The Dukes of Portland had ownership for five generations until the fifth Duke died without issue in 1879 and the land passed to Lucy Joan Bentinck, widow of the 6th Baron Howard de Walden and thus it became the Howard de Walden Estate.

By 1860 many doctors had moved into Harley Street, choosing the area because of the quality housing, the central location as well as the accessibility to major train stations such as Kings Cross St Pancras and Marylebone.  As more and more doctors moved to the area they invited colleagues to work with them from their prestigious homes and Harley Street began to thrive as a medical centre, especially after the Medical Society of London opened in Chandos Street in 1873 then the Royal Society of Medicine in Wimpole Street in 1912.

Since the nineteenth century the number of doctors, hospitals and medical organisations in and around Harley Street has greatly increased.  Records show that there were around 20 doctors in 1860, 80 by 1900 and almost 200 by 1914.  When the National Health Service was established in 1948 there were around 1,500.

Among the many famous and talented doctors to have practiced in Harley Street over the years was the great British surgeon and polymath Sir Henry Thompson in the 1870s who specialised in surgery of the genito-urinary tract and was appointed surgeon-extraordinaire to the King of Brussels, and Doctor Edward Bach who practiced from Harley Street in the 1920s as a specialist in vaccines and bacteriology before moving to the London Homeopathic Hospital then developing the Bach Flower Remedies.

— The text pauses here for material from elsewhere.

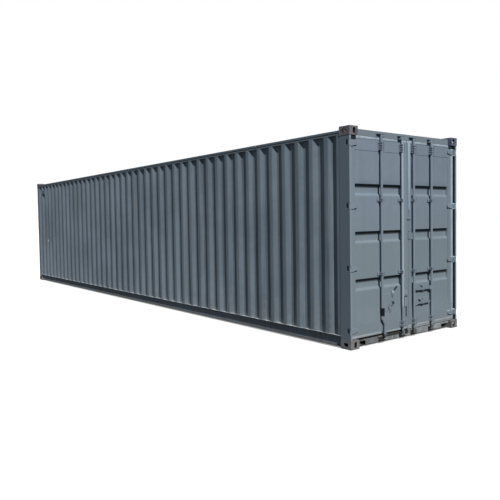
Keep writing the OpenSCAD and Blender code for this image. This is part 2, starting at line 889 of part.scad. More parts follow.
top_corner_castings();
bottom_corner_castings();
door_posts();
front_posts();
door_header();
door_sill();
front_top_rail();
front_bottom_rail();
top_side_rails();
bottom_side_rails();
left_side_wall();
right_side_wall();
front_wall();
roof_panel();
floor_boards();
cross_members();
left_hinge_lugs();
right_hinge_lugs();
header_keepers();
sill_keepers();
air_vents();
left_door_frame();
left_door_panel();
left_door_seal();
left_hinge_blades();
left_bar_guides();
left_lock_plate();
right_door_frame();
right_door_panel();
right_door_seal();
right_hinge_blades();
right_bar_guides();
right_handle_rests();
left_outer_bar();
left_inner_bar();
right_inner_bar();
right_outer_bar();
right_inner_handle();
right_outer_handle();
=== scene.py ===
"""Looks of a forty-foot high-cube storage container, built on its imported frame.

X runs along the box with the cargo doors at +X, the long side towards the camera is
at -Y and Z is up, all in metres.
"""

import json
import math

import bmesh
import bpy
from mathutils import Matrix, Vector, noise


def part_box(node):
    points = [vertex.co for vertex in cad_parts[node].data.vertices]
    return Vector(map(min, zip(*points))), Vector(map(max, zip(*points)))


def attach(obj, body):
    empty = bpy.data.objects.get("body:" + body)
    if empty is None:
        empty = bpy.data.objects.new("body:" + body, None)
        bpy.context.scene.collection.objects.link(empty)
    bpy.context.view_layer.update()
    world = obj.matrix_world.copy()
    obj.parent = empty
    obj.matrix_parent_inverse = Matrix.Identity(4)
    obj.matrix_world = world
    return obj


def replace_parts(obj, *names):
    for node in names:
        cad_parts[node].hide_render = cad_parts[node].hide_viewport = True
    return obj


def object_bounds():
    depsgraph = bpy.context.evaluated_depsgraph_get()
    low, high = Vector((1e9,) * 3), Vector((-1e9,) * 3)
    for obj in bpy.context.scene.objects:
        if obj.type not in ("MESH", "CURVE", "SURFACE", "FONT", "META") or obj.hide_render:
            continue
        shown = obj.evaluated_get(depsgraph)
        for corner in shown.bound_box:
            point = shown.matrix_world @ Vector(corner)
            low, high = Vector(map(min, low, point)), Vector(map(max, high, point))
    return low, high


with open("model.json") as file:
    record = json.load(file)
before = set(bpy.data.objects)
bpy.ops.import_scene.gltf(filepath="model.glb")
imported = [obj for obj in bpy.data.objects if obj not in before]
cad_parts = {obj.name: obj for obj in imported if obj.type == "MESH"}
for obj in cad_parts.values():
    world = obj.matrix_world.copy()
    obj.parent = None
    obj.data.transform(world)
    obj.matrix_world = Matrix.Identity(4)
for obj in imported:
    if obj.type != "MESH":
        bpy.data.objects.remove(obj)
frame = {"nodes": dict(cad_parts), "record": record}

cad_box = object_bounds()
BODY_OF = {n: b for b, nodes in frame["record"]["behaviour"]["bodies"].items() for n in nodes}
SLOT_OF = {row["node"]: row["material_slot"] for row in frame["record"]["subparts"]}
END_X = cad_box[1].x
SIDE_Y = cad_box[1].y
SIDES = {"left": -1, "right": 1}

# Outer faces along X: of the leaves' frames, of their sheets, and of the posts' flanges
LEAF_FACE = END_X - 0.050
SHEET_FACE = LEAF_FACE - 0.0085
FLANGE_FACE = END_X - 0.0125

# Door pressing, in metres
RECESS_LOW = 0.750
RECESS_PITCH = 0.629
RECESS_H = 0.151
RECESS_DEPTH = 0.0365
RECESS_TOP_SLOPE = 0.002
RECESS_LOW_SLOPE = 0.027
RECESS_END_SLOPE = 0.004
RECESS_MARGIN = 0.006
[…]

Today there are over 3,000 people employed in the Harley Street area and the private clinics are modern, comfortable and welcoming; a far cry from the original days when Harley Street doctors arranged their own appointments and dealt with correspondence by letter in candle light and resided in the house itself.  Today, as you would expect, practices are run by highly qualified, competent and professional medical and auxiliary staff using state of the art technology and equipment.